Je me suis finalement attaché à trois papiers Canson Infinity. Le premier est une merveille de pur coton (on l’appelle Rag, soit “chiffon” en français). Il va bien pour les tirages des livrets et aussi pour les grands formats. Cependant, pour ces derniers, je préfère celui qui porte un nom abominable : le Print Making Rag. Il est plus granuleux que le Rag, il est légèrement plus chaud et, surtout, il donne aux couleurs une profondeur impressionnante. C’est cette force des couleurs qui fait aussi que, pour les impressions A4 ou A5, je préfère le Platine Fibre Rag, une façon de baryté, mais à la surface très douce.
Après pas mal de brouillons, j’en suis venu à travailler à plusieurs types d’objets imprimés : des livrets (sur Rag) au format 11×15 cm, avec douze petites photographies ; des tirages au format 5×7 pouces sur papier Platine et des tirages sur papier A2, sur Platine ou Print Making Rag. J’aime bien aussi les projets qui donnent naissance à des leporellos, ces sortes de livres en accordéon qui permettent de tisser une succession entre les images.
Un peu de photosophie
Pour parler de mes images je vais expliquer deux propositions, deux hypothèses. La première dit : “la moindre réalité est plus fertile que la plus riche des imaginations” ; la seconde : “les photographies sont des fragments de mémoire”.

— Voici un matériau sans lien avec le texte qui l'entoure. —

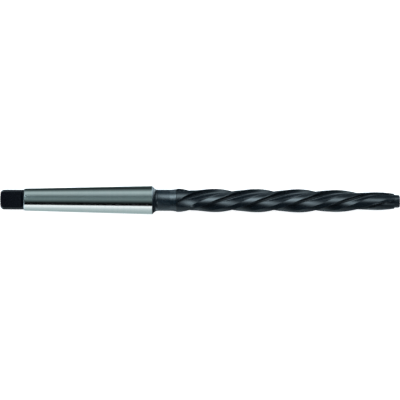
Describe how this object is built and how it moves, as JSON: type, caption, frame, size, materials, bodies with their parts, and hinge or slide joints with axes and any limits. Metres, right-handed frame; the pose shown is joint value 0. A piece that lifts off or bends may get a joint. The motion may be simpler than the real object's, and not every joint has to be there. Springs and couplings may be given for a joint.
{
  "type": "rivet hole reamer",
  "caption": "Slim steel reamer with a taper shank, a short neck and a spiral-fluted body that ends in a tapered lead, for opening out rivet and bolt holes.",
  "frame": {"origin": "on the tool's axis, in the gauge plane of the taper shank", "axes": "+X along the axis from the tang to the cutting tip, +Y across the tool parallel to the flats of the tang, +Z square to those flats"},
  "size_m": [0.171, 0.0122, 0.0122],
  "materials": {
    "tool_steel": "fine ground and bright on the taper shank and the lands, black oxide on the tang, neck, flutes and nose"
  },
  "bodies": {
    "root": {"reamer": "tool_steel"}
  },
  "joints": []
}
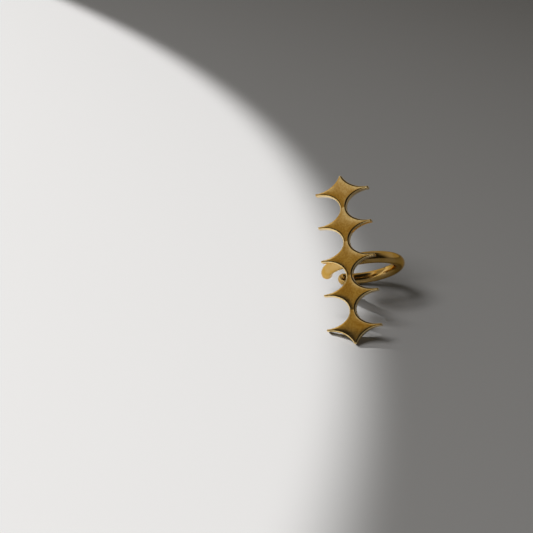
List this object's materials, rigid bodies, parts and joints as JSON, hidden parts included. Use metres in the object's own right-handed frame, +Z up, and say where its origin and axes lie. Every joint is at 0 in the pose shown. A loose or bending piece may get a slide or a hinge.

— Regardez un morceau d’espace, n’importe lequel. Vous savez immédiatement que vous auriez pu viser un peu à droite, un peu plus haut ou plus loin. Et aussi que vous pourriez vous approcher de tel morceau de morceau, et puis encore plus près ou, au contraire, vous reculer. Vous pourriez aussi changer d’angle, et avec 360°, vous avez l’embarras du choix, qui plus est, dans toutes sortes de directions. Si vous ajoutez que vous pouvez cligner des yeux, voir comme une mouche ou un aigle, revenir cette nuit ou sous la pluie, vous comprenez finalement que vous ne verrez jamais votre morceau d’espace en tant que tel, aussi petit soit-il. Sa réalité, en somme, est hallucinante. Elle nous échappe.
Mais, direz-vous, que voyons-nous alors ? Eh bien nous voyons nos préjugés, ces sortes de jugements qui font que l’on croit qu’une photographie d’une jolie femme est “la femme”, que celle d’un enfant en guenille c’est “la pauvreté” et qu’un “bâtiment” doit être un monument, sous peine de ne pas être vu, tout simplement. Ainsi, nous passons à côté des réalités et nous nous enfermons dans les certitudes de nos jugements. Nous ne voyons pas, nous pré-voyons. Ce n’est donc pas pour rien, si, finalement, les milliards photos que nous mettons sur Instagram et autres disques durs ne reprennent que quelques pauvres motifs : la jolie femme, l’enfant gai ou miséreux, les palais et les couchers de soleil, sans oublier les chats mignons. Et ce n’est pas en ajoutant des effets whaouh que notre imaginaire s’enrichira. Bien au contraire, ces effets auront pour effet de nous illusionner toujours davantage.
— Pourtant, l’appareil photographique enregistre la lumière et se fout a priori de nos préjugés. Pourquoi ne pas en profiter, dès lors, pour sortir prendre l’air un peu loin de nos certitudes et respirer un peu de réel ? Oh, il ne s’agit pas de dire que nos photographies seront réalistes. D’une part, en effet, il nous revient toutes sortes de réglages qui obéissent, que nous le voulions ou non, à nos pré-visions. Et d’autre part, il ne s’agit pas de se saisir de La Réalité, mais juste de se laisser dessaisir, grâce à elle, de nos propres préjugés. (ben oui, c’est de la philo !)
Voilà le deal : laisser fissurer notre égotisme spontané par ce que l’appareil est capable de voir et pas nous, ou, du moins, pas d’emblée, pas sans lui. Ce n’est pas facile et je n’y arrive pas toujours, bien sûr. En particulier, cette pratique implique que l’on ne sache jamais ce que sera notre photographie avant de l’avoir complètement développée. Peut-être qu’il n’y aura que du flou ou alors, au contraire, un objet trop convenu, trop joli comme on l’aime. Mais quel plaisir, quand on commence à voir apparaître un sens photographique, un truc qu’on avait senti au moment du déclencheur, une sensation qui est restée, depuis, dans notre mémoire numérique autant que corporelle ! Car, non, le photographe ne prend rien, il ne “shoote” pas. Au contraire, il est pris, dépris de lui-même par la rencontre de ce qu’il n’attendait pas et qui n’en est donc que plus précieux.
Voilà donc en quelques mots ce que vous verrez sur mes photographies : la mémoire de mes rencontres avec des fragments de réels.
J’ajouterais bien une remarque encore : ces photographies font sens ensemble (en fait, toutes les photographies font sens ensemble), elles font corpus pourrait-on dire. En isoler une n’a pas plus de sens que de citer un mot ou une lettre d’un poème. Mais cela nous mènerait trop loin pour aujourd’hui.